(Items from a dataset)
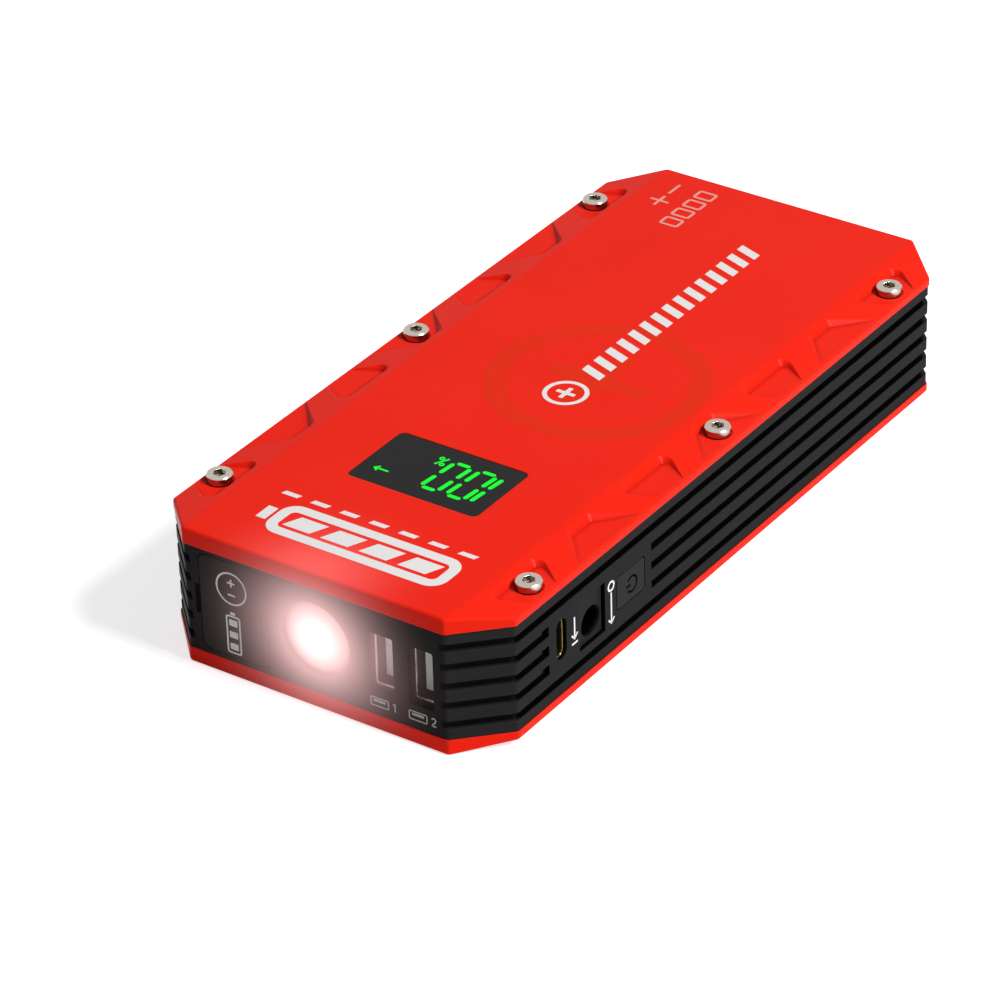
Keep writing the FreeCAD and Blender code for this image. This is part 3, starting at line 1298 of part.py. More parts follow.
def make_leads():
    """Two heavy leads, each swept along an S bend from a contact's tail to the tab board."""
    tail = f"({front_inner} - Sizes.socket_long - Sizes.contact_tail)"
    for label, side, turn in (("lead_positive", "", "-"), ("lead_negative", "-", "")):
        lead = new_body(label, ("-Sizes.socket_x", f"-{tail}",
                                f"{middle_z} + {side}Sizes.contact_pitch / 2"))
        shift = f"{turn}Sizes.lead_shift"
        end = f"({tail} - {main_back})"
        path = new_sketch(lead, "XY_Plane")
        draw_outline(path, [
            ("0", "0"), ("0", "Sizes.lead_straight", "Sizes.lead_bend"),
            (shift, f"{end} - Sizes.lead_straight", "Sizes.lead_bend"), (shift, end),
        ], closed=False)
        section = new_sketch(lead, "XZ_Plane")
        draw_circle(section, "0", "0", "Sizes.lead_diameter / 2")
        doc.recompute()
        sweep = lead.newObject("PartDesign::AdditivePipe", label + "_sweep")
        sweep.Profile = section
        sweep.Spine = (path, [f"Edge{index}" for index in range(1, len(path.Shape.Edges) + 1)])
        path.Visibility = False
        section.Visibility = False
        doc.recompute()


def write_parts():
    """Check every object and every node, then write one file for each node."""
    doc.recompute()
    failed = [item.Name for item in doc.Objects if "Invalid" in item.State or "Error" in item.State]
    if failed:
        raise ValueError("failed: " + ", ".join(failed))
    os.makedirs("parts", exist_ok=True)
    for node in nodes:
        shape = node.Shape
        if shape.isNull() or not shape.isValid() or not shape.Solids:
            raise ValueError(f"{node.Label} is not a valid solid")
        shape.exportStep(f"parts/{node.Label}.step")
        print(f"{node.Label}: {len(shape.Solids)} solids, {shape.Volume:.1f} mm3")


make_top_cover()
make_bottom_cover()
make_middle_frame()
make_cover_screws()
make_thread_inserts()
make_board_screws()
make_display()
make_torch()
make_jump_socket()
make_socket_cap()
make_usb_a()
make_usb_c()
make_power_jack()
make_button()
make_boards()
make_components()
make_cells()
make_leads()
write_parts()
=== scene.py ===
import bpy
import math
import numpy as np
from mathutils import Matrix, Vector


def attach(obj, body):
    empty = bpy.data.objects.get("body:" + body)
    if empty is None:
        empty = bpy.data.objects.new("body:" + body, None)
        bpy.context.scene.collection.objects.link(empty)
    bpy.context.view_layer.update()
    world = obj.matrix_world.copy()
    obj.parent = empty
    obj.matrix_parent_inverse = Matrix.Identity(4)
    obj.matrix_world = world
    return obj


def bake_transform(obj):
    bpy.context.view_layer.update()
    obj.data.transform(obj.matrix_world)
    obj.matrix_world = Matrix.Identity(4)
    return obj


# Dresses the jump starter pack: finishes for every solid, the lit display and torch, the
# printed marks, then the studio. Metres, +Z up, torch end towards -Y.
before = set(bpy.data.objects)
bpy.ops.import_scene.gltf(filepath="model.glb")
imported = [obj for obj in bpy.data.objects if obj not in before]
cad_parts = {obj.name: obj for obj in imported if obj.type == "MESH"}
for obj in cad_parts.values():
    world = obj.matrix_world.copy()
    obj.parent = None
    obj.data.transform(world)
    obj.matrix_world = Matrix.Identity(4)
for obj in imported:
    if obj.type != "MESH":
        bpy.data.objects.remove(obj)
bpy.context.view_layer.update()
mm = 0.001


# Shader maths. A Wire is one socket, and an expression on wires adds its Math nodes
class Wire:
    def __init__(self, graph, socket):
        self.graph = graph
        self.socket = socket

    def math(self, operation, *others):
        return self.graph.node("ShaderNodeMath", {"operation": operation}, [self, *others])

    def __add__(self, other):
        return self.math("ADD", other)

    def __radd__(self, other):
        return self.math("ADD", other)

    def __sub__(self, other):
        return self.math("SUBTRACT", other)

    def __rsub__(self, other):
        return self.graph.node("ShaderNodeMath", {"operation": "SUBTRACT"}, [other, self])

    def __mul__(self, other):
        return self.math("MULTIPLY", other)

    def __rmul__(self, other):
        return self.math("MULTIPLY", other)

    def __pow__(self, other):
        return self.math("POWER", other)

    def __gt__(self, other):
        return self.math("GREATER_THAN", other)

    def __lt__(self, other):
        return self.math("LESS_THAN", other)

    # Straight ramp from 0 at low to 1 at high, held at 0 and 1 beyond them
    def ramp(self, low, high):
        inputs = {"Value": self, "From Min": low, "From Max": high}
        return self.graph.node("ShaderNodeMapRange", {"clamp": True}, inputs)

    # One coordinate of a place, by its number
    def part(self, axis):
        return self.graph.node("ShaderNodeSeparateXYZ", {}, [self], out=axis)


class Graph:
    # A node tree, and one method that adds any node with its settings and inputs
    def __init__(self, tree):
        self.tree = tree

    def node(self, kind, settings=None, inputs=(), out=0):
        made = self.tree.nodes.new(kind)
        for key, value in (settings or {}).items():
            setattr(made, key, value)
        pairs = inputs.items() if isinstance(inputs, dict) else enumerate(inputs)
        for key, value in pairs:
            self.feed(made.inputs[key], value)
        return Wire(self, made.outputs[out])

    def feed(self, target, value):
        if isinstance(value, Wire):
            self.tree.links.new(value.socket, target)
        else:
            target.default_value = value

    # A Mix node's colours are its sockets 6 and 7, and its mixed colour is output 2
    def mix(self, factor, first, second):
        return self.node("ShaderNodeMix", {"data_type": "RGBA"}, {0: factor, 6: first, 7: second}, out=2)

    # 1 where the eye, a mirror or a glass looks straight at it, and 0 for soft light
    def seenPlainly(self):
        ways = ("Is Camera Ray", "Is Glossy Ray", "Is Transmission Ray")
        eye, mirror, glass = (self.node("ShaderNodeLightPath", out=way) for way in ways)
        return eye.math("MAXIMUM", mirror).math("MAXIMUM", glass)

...

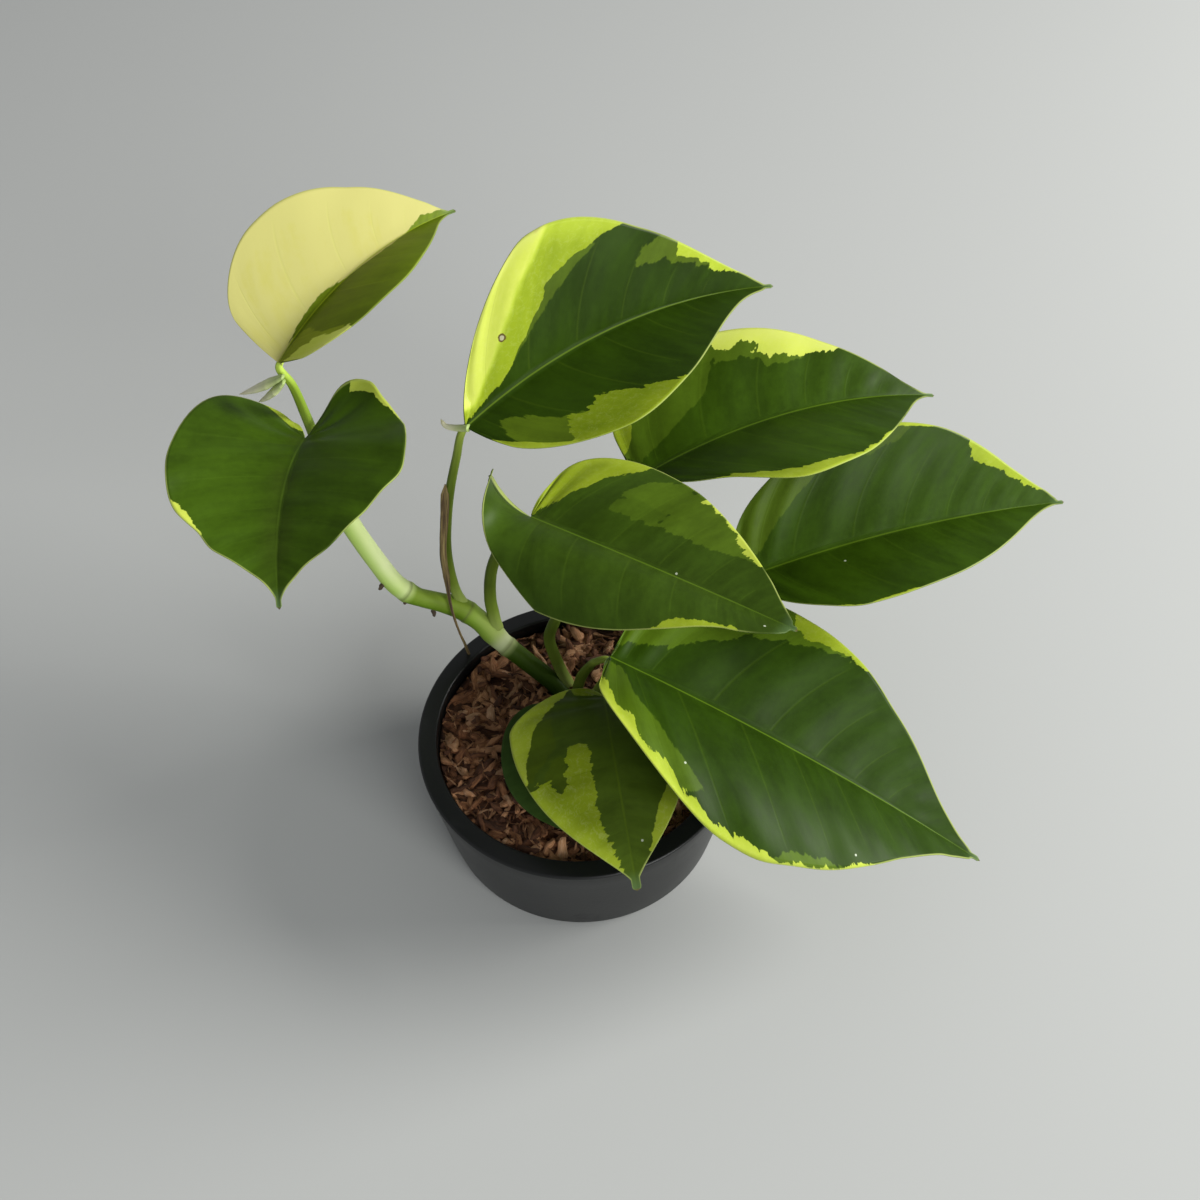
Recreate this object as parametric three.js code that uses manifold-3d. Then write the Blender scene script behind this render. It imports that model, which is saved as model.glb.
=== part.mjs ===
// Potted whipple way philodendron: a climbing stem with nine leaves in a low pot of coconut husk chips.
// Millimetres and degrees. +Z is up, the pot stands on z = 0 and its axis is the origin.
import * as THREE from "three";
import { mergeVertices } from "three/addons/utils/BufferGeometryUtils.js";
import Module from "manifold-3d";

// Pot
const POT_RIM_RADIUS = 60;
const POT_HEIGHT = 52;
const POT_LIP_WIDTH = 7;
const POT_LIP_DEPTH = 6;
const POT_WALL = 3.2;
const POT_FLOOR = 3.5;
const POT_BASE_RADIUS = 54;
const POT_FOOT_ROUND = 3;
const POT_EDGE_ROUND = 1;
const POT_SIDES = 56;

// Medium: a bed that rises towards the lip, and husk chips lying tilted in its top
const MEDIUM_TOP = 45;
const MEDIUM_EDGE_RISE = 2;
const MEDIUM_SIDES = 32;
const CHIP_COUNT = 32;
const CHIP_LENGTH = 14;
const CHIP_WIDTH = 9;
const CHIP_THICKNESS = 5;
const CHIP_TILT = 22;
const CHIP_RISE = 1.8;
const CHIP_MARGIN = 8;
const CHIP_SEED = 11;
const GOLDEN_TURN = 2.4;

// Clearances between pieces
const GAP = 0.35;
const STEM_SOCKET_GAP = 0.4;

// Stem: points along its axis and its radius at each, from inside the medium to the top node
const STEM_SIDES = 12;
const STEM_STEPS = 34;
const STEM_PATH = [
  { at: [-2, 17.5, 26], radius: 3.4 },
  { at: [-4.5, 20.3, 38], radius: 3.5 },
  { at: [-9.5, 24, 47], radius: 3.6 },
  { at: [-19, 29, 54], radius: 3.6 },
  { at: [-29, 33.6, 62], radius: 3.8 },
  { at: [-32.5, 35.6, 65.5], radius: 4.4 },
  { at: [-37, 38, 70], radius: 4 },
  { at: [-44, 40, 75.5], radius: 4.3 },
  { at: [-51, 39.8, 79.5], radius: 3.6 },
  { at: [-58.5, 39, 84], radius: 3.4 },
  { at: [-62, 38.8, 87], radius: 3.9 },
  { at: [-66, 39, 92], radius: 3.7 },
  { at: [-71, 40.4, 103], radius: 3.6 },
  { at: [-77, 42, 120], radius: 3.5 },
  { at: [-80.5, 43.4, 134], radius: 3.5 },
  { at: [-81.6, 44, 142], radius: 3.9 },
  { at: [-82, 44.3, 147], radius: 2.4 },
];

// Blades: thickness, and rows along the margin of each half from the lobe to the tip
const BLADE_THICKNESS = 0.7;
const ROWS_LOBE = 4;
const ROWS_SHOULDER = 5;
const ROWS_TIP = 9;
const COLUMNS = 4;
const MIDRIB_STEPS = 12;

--

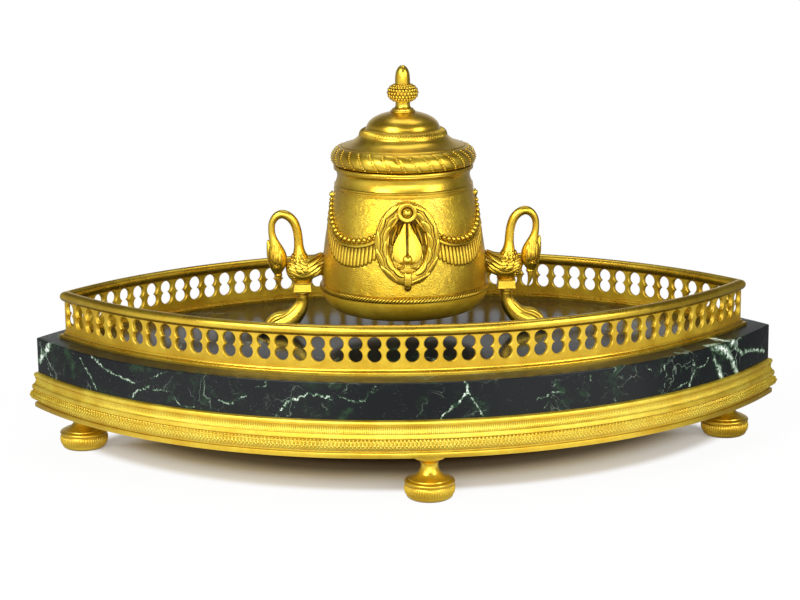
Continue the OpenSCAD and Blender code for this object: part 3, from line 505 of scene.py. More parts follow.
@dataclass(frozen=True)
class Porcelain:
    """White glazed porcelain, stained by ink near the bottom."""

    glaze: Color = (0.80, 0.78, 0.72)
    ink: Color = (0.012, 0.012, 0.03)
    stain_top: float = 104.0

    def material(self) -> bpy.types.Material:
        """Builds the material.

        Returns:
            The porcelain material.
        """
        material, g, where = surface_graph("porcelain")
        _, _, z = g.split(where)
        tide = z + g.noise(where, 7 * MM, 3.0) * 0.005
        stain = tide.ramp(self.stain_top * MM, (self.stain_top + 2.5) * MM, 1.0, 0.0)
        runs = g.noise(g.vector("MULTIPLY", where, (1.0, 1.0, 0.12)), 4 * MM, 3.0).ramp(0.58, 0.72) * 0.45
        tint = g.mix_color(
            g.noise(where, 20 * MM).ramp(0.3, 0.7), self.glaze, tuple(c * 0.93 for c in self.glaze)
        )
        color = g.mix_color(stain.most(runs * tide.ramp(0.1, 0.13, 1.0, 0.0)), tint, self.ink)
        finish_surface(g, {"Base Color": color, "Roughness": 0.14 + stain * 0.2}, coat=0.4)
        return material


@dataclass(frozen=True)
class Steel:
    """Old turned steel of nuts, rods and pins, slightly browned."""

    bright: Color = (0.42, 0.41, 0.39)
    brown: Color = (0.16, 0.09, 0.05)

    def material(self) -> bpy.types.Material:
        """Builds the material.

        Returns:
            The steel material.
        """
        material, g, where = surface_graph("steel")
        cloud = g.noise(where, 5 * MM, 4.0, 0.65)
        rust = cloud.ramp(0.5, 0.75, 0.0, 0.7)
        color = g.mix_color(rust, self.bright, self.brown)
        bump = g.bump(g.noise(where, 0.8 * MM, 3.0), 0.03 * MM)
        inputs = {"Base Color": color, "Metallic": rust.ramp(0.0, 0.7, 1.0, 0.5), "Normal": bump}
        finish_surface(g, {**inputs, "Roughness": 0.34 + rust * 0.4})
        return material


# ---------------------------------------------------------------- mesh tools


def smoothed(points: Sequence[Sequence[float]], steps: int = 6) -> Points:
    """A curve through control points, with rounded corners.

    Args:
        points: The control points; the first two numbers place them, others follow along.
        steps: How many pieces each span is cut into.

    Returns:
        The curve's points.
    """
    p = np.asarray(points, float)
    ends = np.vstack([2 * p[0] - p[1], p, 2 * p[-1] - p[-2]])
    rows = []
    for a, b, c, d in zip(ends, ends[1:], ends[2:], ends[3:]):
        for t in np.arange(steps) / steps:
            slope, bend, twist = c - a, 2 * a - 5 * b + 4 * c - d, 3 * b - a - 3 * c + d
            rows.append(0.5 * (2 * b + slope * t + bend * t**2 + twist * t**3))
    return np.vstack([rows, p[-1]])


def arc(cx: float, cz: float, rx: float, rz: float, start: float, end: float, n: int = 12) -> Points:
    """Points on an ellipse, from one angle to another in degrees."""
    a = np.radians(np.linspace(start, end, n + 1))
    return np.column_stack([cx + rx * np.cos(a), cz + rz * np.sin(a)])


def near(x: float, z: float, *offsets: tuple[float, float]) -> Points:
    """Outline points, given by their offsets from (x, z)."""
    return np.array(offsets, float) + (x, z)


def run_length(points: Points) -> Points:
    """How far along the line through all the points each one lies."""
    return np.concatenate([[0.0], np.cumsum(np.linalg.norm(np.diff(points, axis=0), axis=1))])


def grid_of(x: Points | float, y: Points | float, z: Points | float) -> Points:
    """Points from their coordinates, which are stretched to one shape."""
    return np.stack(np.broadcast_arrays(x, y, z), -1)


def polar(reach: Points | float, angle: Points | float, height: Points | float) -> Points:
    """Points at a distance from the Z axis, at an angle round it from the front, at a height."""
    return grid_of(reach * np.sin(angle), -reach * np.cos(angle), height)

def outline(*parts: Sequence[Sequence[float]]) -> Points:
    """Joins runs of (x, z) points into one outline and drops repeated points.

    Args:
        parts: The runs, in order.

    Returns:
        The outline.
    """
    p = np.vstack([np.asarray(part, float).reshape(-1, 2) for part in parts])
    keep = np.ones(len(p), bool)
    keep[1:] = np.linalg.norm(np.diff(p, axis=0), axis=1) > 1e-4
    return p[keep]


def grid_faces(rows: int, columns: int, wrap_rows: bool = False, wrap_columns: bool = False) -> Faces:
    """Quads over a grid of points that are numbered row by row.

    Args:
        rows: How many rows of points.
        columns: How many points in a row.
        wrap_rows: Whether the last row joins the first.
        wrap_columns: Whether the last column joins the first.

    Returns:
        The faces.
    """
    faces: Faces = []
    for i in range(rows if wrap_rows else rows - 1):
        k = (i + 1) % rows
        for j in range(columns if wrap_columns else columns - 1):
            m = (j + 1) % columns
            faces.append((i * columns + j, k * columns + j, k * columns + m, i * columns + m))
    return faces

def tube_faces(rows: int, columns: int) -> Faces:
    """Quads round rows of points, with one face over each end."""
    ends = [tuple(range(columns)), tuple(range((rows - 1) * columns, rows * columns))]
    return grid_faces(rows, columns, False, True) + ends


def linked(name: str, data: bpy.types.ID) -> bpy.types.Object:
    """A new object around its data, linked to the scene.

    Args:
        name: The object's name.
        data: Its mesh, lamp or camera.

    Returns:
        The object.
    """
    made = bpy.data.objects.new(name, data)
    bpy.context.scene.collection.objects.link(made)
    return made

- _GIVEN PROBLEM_
Extract the span of lines that starts with the line containing "make_top_cover()" and ends with the line containing "# printed marks, then". Keep it exact and add nothing.

- _ANSWER TO THIS PROBLEM_
make_top_cover()
make_bottom_cover()
make_middle_frame()
make_cover_screws()
make_thread_inserts()
make_board_screws()
make_display()
make_torch()
make_jump_socket()
make_socket_cap()
make_usb_a()
make_usb_c()
make_power_jack()
make_button()
make_boards()
make_components()
make_cells()
make_leads()
write_parts()
=== scene.py ===
import bpy
import math
import numpy as np
from mathutils import Matrix, Vector


def attach(obj, body):
    empty = bpy.data.objects.get("body:" + body)
    if empty is None:
        empty = bpy.data.objects.new("body:" + body, None)
        bpy.context.scene.collection.objects.link(empty)
    bpy.context.view_layer.update()
    world = obj.matrix_world.copy()
    obj.parent = empty
    obj.matrix_parent_inverse = Matrix.Identity(4)
    obj.matrix_world = world
    return obj


def bake_transform(obj):
    bpy.context.view_layer.update()
    obj.data.transform(obj.matrix_world)
    obj.matrix_world = Matrix.Identity(4)
    return obj


# Dresses the jump starter pack: finishes for every solid, the lit display and torch, the
# printed marks, then the studio. Metres, +Z up, torch end towards -Y.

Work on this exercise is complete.